**DESCRIPTION OF THE TASK:**
From the listing below, copy only the lines running from the line that contains "Model this object" to the line that contains "notch_rounding = 1.0", both included.

**SUPPLIED DATA:**
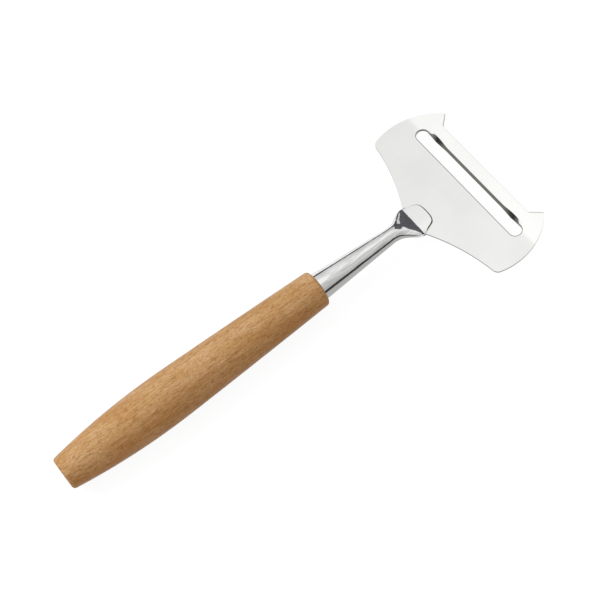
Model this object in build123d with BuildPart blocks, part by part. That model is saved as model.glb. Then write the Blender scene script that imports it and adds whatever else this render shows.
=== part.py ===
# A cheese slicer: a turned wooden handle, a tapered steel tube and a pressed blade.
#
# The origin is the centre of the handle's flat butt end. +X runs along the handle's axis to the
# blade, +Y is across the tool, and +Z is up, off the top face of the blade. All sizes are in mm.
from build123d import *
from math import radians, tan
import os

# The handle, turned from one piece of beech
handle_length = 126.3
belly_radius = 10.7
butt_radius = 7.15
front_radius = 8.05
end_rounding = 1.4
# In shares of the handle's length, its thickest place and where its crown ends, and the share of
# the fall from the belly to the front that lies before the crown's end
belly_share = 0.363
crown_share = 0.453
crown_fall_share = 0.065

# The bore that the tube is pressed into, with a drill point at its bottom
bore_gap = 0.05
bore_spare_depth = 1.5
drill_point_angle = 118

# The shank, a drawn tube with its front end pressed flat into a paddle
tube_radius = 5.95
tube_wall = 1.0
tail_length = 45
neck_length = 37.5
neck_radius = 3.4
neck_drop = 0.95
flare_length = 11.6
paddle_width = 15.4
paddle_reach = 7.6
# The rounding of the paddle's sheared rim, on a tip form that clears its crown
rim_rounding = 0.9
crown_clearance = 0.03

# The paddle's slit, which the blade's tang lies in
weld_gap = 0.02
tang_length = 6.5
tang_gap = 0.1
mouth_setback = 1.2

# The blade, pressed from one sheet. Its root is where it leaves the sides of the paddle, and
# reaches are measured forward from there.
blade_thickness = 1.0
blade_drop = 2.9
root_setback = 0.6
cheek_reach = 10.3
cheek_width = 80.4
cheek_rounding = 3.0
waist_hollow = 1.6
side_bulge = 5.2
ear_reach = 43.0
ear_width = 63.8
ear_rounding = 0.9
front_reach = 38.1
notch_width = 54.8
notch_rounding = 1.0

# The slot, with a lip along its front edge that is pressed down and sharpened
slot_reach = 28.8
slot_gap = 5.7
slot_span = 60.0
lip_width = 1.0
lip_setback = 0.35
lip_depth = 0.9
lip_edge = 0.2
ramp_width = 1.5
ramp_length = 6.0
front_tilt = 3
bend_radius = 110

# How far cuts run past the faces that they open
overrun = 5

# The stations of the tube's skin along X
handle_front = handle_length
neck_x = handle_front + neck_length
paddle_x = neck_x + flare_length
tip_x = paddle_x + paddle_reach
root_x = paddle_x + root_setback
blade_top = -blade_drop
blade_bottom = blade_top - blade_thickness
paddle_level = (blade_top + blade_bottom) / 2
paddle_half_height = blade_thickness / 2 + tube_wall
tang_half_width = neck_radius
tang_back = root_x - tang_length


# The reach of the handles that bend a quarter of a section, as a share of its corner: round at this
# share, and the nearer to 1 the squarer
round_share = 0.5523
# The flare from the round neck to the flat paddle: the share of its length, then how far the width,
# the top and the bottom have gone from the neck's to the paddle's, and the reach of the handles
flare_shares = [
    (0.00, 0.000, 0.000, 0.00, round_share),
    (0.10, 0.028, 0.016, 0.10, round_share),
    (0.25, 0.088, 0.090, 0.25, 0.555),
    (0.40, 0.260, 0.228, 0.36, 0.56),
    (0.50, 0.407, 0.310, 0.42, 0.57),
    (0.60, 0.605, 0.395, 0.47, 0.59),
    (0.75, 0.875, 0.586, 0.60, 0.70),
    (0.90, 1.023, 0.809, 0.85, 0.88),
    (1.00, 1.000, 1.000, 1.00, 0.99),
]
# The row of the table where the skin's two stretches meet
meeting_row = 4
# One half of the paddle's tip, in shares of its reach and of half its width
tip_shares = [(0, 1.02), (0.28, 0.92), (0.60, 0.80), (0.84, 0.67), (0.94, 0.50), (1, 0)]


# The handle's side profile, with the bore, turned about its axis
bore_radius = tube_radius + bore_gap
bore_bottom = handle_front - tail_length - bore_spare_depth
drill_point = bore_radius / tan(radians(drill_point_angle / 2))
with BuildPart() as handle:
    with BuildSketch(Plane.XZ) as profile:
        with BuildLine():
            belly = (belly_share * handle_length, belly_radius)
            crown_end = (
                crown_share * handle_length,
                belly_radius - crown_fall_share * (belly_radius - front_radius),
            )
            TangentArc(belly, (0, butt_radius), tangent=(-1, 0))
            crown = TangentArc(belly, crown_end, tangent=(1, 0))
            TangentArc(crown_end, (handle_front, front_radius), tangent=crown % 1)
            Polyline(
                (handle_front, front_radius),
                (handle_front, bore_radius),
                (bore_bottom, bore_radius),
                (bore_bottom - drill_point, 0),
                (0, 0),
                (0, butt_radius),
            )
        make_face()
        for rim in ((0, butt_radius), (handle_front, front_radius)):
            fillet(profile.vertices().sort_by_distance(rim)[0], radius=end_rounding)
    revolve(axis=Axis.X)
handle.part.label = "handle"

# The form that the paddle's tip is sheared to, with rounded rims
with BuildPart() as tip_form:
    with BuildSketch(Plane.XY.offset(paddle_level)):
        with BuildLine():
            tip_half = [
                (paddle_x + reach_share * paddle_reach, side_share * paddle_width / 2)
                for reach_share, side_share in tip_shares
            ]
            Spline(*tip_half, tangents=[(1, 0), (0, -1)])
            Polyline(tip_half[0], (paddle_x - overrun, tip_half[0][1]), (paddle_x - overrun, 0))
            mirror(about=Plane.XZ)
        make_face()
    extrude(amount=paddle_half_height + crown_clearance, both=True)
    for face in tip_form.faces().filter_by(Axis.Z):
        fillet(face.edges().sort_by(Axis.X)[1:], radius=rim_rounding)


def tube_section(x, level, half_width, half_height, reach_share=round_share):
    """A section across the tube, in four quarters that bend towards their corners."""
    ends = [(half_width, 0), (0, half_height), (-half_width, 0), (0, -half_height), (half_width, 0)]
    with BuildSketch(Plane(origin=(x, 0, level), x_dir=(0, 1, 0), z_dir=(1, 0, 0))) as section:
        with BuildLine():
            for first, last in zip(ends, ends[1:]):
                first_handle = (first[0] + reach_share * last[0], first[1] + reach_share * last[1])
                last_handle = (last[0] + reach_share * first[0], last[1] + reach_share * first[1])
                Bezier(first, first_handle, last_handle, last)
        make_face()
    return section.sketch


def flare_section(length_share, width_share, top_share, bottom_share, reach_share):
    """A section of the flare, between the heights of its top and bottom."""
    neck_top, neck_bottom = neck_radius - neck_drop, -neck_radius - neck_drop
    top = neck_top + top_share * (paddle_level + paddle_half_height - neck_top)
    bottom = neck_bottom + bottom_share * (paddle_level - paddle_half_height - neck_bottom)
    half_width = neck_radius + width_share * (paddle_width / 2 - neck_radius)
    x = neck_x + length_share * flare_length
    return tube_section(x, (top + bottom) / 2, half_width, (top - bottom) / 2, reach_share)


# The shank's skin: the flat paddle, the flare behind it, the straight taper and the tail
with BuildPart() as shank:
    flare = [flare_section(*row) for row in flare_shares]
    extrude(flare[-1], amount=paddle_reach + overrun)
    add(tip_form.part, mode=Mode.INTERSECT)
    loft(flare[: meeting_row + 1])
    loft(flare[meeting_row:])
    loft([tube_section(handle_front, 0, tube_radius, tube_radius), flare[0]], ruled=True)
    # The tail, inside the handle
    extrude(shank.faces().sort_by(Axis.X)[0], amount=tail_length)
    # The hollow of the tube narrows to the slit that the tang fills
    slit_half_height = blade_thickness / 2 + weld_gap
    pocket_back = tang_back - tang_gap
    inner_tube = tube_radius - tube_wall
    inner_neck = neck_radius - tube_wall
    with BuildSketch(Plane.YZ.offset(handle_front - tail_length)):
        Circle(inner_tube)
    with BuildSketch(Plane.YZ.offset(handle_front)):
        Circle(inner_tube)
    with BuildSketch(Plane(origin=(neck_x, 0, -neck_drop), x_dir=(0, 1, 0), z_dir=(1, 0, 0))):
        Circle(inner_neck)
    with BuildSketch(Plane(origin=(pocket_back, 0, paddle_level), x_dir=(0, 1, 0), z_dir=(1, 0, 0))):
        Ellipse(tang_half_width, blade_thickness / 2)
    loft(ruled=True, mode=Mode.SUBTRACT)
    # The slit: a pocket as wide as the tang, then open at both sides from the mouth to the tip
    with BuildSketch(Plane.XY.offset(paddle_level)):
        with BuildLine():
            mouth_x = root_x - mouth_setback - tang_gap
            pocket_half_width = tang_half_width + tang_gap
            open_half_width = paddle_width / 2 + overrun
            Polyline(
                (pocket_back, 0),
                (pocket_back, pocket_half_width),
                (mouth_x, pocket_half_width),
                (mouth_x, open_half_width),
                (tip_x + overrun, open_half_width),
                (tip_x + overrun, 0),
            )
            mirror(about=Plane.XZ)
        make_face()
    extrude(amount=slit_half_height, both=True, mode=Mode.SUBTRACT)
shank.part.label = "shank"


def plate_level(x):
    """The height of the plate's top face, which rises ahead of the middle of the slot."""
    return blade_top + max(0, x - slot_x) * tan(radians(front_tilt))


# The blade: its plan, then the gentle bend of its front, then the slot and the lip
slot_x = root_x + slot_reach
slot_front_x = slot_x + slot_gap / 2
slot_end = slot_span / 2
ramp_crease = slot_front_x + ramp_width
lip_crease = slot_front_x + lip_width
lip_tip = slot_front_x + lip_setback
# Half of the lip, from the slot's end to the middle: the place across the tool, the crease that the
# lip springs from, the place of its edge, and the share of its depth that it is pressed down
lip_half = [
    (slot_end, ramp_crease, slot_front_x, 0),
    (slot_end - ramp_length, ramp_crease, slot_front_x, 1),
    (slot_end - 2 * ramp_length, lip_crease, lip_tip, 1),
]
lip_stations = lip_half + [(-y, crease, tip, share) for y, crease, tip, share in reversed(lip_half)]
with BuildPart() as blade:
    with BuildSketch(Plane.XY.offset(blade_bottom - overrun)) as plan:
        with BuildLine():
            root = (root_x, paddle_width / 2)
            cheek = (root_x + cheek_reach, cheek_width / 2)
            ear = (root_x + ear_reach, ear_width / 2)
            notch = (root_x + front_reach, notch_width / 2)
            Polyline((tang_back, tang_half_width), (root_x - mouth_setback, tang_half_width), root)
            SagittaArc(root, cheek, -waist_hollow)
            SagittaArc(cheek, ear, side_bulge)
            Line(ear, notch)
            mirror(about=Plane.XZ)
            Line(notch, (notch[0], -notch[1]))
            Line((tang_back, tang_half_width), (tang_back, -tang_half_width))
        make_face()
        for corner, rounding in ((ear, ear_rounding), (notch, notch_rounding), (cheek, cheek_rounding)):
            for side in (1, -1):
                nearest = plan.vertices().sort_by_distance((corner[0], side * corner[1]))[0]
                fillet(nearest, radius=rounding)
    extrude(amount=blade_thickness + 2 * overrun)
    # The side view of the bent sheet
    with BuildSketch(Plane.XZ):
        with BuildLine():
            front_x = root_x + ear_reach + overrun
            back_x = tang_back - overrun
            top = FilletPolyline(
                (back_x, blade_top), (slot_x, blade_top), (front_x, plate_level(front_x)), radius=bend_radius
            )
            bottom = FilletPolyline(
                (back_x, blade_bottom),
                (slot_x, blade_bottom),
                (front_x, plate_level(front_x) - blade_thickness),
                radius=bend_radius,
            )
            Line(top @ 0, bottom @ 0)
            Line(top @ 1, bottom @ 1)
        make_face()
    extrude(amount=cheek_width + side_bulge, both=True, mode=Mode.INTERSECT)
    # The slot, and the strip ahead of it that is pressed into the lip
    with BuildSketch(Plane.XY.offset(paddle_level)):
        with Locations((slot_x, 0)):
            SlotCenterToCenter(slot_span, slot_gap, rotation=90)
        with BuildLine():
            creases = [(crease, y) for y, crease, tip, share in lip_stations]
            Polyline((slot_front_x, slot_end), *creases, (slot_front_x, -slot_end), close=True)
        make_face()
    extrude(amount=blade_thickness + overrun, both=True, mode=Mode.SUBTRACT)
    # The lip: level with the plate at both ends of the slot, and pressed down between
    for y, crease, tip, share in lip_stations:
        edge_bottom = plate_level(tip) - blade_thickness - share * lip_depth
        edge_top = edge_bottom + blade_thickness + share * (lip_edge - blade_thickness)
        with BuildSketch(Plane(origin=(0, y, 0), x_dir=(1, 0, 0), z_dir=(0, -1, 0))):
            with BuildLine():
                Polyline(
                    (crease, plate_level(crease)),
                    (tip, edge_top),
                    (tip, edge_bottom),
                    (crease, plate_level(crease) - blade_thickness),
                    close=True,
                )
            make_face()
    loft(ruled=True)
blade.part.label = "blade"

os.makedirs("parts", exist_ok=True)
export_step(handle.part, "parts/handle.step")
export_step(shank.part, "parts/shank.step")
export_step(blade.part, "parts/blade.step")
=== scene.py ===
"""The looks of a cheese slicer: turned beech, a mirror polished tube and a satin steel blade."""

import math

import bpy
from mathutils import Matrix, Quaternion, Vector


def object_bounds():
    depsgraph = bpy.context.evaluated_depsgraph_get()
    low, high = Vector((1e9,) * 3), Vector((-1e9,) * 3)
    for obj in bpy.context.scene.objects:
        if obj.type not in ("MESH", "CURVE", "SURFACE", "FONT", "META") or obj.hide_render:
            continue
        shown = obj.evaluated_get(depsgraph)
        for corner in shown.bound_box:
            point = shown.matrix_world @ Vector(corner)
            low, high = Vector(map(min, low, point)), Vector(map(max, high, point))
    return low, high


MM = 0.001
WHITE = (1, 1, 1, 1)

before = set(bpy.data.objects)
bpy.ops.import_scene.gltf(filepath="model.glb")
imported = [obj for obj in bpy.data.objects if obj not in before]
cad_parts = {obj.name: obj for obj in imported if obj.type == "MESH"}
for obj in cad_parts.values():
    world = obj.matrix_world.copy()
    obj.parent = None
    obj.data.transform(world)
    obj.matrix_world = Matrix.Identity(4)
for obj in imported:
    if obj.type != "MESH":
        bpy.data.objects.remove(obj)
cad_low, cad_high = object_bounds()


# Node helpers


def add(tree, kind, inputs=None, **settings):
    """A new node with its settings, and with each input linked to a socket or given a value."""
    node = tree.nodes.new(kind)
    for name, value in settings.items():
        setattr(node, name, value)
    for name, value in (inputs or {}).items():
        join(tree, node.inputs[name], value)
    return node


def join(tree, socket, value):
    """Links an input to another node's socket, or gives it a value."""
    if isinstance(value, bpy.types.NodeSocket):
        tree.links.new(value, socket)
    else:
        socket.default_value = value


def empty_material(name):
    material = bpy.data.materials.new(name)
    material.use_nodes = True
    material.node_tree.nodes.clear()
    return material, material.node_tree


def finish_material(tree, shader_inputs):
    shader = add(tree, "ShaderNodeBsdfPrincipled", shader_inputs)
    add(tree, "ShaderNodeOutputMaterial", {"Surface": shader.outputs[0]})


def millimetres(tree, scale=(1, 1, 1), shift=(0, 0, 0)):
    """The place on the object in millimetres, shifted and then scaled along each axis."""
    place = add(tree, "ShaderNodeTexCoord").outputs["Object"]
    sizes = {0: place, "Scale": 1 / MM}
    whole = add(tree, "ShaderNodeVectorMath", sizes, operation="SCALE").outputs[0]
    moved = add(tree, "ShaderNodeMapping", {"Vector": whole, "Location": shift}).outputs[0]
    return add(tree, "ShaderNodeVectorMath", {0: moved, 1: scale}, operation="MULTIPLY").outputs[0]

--

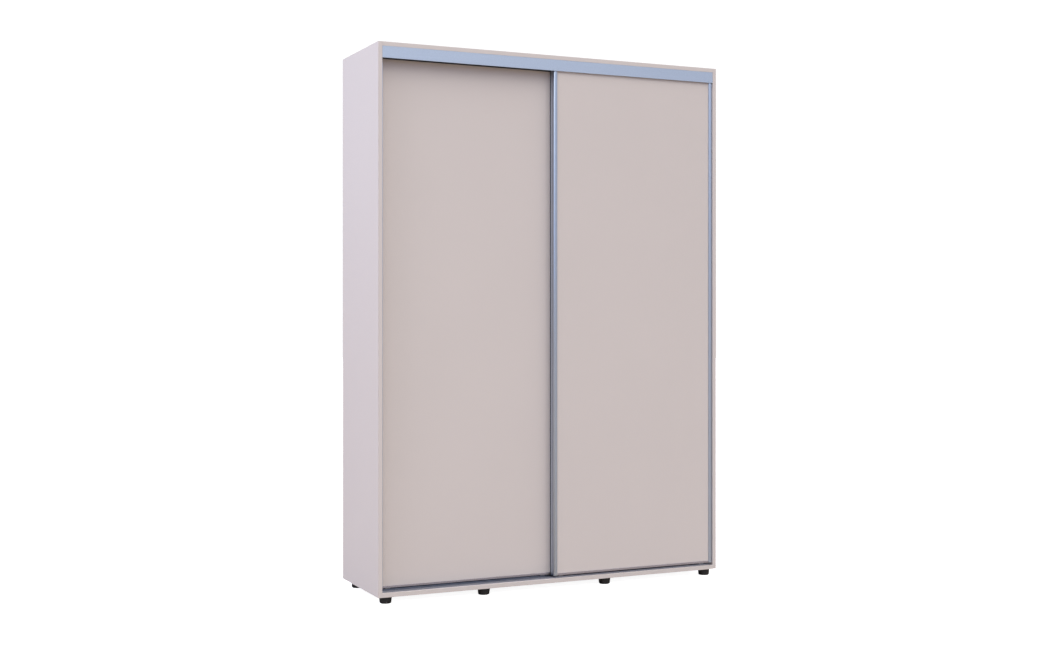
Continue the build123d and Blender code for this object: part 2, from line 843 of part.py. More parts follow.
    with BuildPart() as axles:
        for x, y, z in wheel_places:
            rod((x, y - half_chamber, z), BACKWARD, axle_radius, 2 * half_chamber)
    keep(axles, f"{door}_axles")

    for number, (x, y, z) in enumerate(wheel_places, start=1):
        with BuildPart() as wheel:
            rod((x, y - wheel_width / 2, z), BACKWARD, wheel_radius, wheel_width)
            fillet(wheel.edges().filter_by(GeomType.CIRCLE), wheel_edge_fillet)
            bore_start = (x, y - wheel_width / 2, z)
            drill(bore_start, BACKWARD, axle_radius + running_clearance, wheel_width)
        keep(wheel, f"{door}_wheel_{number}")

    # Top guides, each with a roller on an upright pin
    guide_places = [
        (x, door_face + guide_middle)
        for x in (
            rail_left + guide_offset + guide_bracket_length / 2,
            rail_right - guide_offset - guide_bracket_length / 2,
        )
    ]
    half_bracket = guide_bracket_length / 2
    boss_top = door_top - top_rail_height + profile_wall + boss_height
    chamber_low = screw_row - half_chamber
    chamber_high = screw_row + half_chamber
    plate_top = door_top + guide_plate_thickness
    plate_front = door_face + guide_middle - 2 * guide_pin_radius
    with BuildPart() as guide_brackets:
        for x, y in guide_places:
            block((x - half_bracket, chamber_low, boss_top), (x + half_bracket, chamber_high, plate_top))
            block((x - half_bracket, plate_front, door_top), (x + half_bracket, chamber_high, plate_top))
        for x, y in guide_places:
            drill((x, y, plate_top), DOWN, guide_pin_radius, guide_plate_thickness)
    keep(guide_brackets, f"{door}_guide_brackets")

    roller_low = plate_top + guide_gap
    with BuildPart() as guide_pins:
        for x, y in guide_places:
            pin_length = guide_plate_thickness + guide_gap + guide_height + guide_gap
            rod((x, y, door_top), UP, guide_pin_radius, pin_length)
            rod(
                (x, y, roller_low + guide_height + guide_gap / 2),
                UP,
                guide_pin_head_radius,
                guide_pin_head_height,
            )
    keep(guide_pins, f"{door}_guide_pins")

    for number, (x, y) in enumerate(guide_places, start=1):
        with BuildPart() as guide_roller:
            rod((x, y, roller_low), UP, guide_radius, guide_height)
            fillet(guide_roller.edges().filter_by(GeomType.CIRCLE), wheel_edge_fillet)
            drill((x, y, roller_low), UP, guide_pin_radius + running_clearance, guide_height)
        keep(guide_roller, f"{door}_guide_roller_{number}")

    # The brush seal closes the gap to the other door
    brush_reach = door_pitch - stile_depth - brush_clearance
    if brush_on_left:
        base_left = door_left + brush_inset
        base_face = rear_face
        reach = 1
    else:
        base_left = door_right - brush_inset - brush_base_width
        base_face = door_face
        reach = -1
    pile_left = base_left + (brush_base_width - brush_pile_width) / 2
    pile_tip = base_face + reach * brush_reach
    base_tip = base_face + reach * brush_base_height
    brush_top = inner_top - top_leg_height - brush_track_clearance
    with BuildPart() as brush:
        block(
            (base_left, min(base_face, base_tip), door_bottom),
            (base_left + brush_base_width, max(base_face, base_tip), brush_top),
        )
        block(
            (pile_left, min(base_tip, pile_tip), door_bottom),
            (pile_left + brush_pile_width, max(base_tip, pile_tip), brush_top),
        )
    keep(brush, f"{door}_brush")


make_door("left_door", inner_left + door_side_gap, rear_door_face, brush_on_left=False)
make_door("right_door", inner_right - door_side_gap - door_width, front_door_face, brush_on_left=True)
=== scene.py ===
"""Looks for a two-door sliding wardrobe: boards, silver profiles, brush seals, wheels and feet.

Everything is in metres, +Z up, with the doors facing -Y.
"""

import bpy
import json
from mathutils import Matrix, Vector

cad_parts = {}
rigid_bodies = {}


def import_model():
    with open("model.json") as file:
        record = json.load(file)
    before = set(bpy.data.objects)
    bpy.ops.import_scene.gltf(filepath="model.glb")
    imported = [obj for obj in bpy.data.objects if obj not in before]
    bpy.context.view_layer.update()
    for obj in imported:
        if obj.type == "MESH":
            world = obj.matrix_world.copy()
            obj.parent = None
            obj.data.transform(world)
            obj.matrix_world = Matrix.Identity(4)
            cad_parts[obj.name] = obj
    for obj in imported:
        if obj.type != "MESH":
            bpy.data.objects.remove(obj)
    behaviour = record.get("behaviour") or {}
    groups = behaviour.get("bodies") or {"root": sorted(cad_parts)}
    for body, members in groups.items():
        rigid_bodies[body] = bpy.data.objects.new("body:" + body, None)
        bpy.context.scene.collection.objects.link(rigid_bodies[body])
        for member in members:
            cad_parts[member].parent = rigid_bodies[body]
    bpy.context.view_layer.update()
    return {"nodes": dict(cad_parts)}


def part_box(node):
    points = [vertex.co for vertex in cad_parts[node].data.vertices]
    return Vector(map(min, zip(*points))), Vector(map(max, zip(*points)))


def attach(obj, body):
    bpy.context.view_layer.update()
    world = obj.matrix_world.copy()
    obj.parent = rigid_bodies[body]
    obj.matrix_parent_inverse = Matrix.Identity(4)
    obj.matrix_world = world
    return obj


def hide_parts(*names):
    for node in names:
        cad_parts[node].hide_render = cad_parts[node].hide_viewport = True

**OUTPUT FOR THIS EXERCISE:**
Model this object in build123d with BuildPart blocks, part by part. That model is saved as model.glb. Then write the Blender scene script that imports it and adds whatever else this render shows.
=== part.py ===
# A cheese slicer: a turned wooden handle, a tapered steel tube and a pressed blade.
#
# The origin is the centre of the handle's flat butt end. +X runs along the handle's axis to the
# blade, +Y is across the tool, and +Z is up, off the top face of the blade. All sizes are in mm.
from build123d import *
from math import radians, tan
import os

# The handle, turned from one piece of beech
handle_length = 126.3
belly_radius = 10.7
butt_radius = 7.15
front_radius = 8.05
end_rounding = 1.4
# In shares of the handle's length, its thickest place and where its crown ends, and the share of
# the fall from the belly to the front that lies before the crown's end
belly_share = 0.363
crown_share = 0.453
crown_fall_share = 0.065

# The bore that the tube is pressed into, with a drill point at its bottom
bore_gap = 0.05
bore_spare_depth = 1.5
drill_point_angle = 118

# The shank, a drawn tube with its front end pressed flat into a paddle
tube_radius = 5.95
tube_wall = 1.0
tail_length = 45
neck_length = 37.5
neck_radius = 3.4
neck_drop = 0.95
flare_length = 11.6
paddle_width = 15.4
paddle_reach = 7.6
# The rounding of the paddle's sheared rim, on a tip form that clears its crown
rim_rounding = 0.9
crown_clearance = 0.03

# The paddle's slit, which the blade's tang lies in
weld_gap = 0.02
tang_length = 6.5
tang_gap = 0.1
mouth_setback = 1.2

# The blade, pressed from one sheet. Its root is where it leaves the sides of the paddle, and
# reaches are measured forward from there.
blade_thickness = 1.0
blade_drop = 2.9
root_setback = 0.6
cheek_reach = 10.3
cheek_width = 80.4
cheek_rounding = 3.0
waist_hollow = 1.6
side_bulge = 5.2
ear_reach = 43.0
ear_width = 63.8
ear_rounding = 0.9
front_reach = 38.1
notch_width = 54.8
notch_rounding = 1.0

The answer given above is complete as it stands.